I drove to Tokyo on the back roads to save on the expensive tolls, and it still took too long (over 2 hours), but if I were to take the toll roads it would be 50 minutes to anywhere in Tokyo.  And that’s just because I live 25 minutes from the nearest entrance ramp.  If I lived on the other side of this city I’d be 25 minutes from Tokyo via the expressway.   The prices here are a bit cheaper I think and the variety of import goods (booze is all I look for anyway) is WAY better than my last city.  My apartment itself is like apples and oranges from the last one.  My website www.the-japan-experience.com shows pics and layout of my crappy old apartment.  This new one is bigger, brand new, has a loft, 12-foot-high ceilings, floor-to-ceiling windows, a real bed, closets, and even a storage unit outside.  The only drawback is they managed to make the kitchen even smaller than my last, and gave it the shittiest electric burners ever.  It takes over 10 minutes to boil water for ramen!!  So I guess I won’t be cooking any huge feasts.  But because I live in the loft, the whole downstairs is free to entertain, so I can finally have company.  I was so excited I went out and bought some modern furniture and lamps to snaz it up.  I still won’t have internet until next week (probably when I send this out), but I’ll be getting the same over-internet-phone setup I had before (but not as good a per-minute rate) so I’ll be able to call abroad occasionally (and maybe even YOU!).   
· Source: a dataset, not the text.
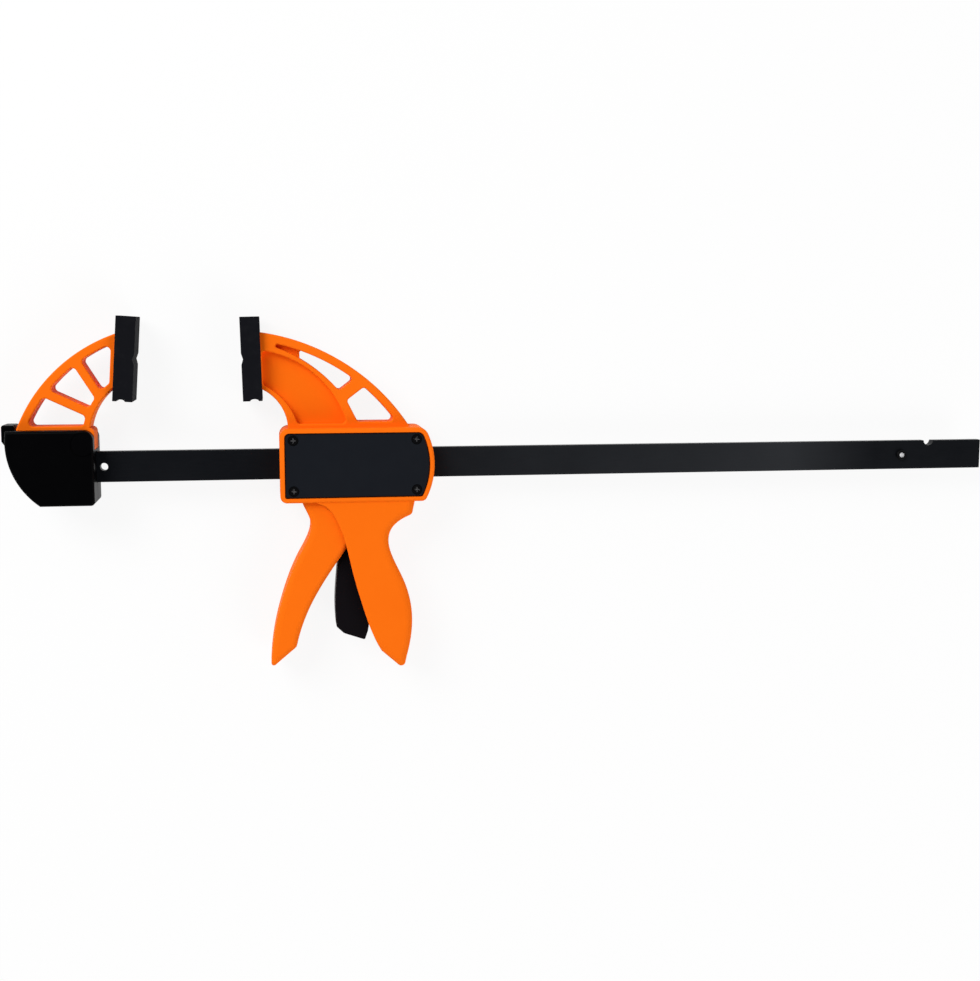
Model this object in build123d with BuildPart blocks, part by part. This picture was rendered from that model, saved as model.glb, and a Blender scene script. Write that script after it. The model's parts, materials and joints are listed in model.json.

The apt comes with a bilingual TV too, which is pretty fuckin’ cool.  I declined the offer of a TV in my last apt, and don’t regret it, but I have to admit Japanese TV is pretty amusing (think “Iron Chef” but 10 years later).  Not that I understand it 100%, but I do understand most of what’s going on, and of course with the bilingual function I can watch news and American movies in English.   My new job is 100 times better than the old one.  If I ever knew what I was missing, I would not have taken that last job.  It is a good company (and I still work for them on Tuesdays for extra cash), and the last job helped me learn SO much more than I would have at an easy job like this, but MAN this is SO much better!  My salary was a little more at the last job, but the way I worked things out with the extra classes and my car rental, my net take is now more anyway.  So not a bad step - better job; better location; easier work (mellow school, and good lesson plans are supplied for me, so I don’t have to create my own anymore); less hours (8-4, instead of my old 12-hour schedule); fewer classes (2-4 per day instead of the 6-10 I taught before); better house; longer vacations (2 months paid!!); and more money.  Shit, if it were IN Tokyo I’d sign a 3-year contract!   

Please read about my recent Thailand trip.  THAT was an amazing experience.  It was like a totally opposite culture from Japan as far as friendliness goes.  Except the really young kids in Japan (the ages I teach), Japanese people are just not friendly.  No one ever smiles or anything.  Maybe they’re just suspicious of me because I’m not Japanese, but I don’t think my smile is scary or anything, so when I smile to my neighbors and say hello (in Japanese) I’m consistently surprised that NO ONE responds with even a nod of recognition.  It’s like they all think they live in NYC! But Thailand!!!  Man that has got to be THE friendliest place on Earth!!  They are SO DAMNED charming!  My face hurt I was smiling so often.   Other than the people, I will admit it wasn’t so different from many of the other developing counties I’ve been to.  I didn’t go south to the beaches, so I missed a huge part of Southern Thai culture.  I stayed inland and to the North where I thought I’d find less touristy places (as if that exists ANYWHERE in Thailand…).  I didn’t see too many tourists and I didn’t find ANY resorts, so that’s good.  But the streets, architecture, rickshaws, clothes, markets, and most everyday things were somewhat reminiscent of Nepal, China, or Honduras (minus the rickshaws).  Chiang Mai, in particular was a LOT like Kathmandu.  But the people really make a country, so in that respect Thailand stood out from the rest.  If I didn’t have such a connection to Nepal I might even prefer Thailand (but Nepal is hard to top since it feels like home to me). 

  If you’re in Thailand next July, Ash, I might have to scrap my plans for Mongolia!  I may have developed an addiction to Thai smiles!   The Japanese girl, Kaz, I fell in love with… I mean, met… might have convinced me to teach in Thailand next.  She’s teaching Japanese at a university near Chiang Mai, and it seems like a decent deal.  I thought if anything I’d head to Hong Kong to teach English after Japan, but as cool a city as Hong Kong is, I think I’ll have had my fill of glitz and big money cultures.  Sheesh.  I feel like I want to go in every direction at the same time.  I’m not even THINKING of leaving Japan, but I can’t stop thinking of Nepal, Hong Kong, Thailand, India, Berlin, China (YES, my most loathed country also has a peculiar allure), Singapore, going back to school, and of course continuing my travels so I can fall in love with yet more countries!!!  GOD, I’m scared my life isn’t long enough to do everything I want.  You know what I mean, Dhara!! 

  So that’s what’s up with me.  I’m really happy in the “here and now”, but don’t want to think about the long run because it’s just too big a future to wrap my tiny, little mind around.  OK, ok, ok.  I really do have all your old emails (and many others’) sitting here staring at me unanswered, and I feel guilty every time I open Outlook.  Now that I have so much free time at my new job (tons of sitting around time between classes, and 4 hours after lunch!!) I WILL get back to each and every one of you individually.  It will take WEEKS, but I will do it… and update my RTW travel stories from TWO YEARS AGO!!! …and so much more I hope.  …in time.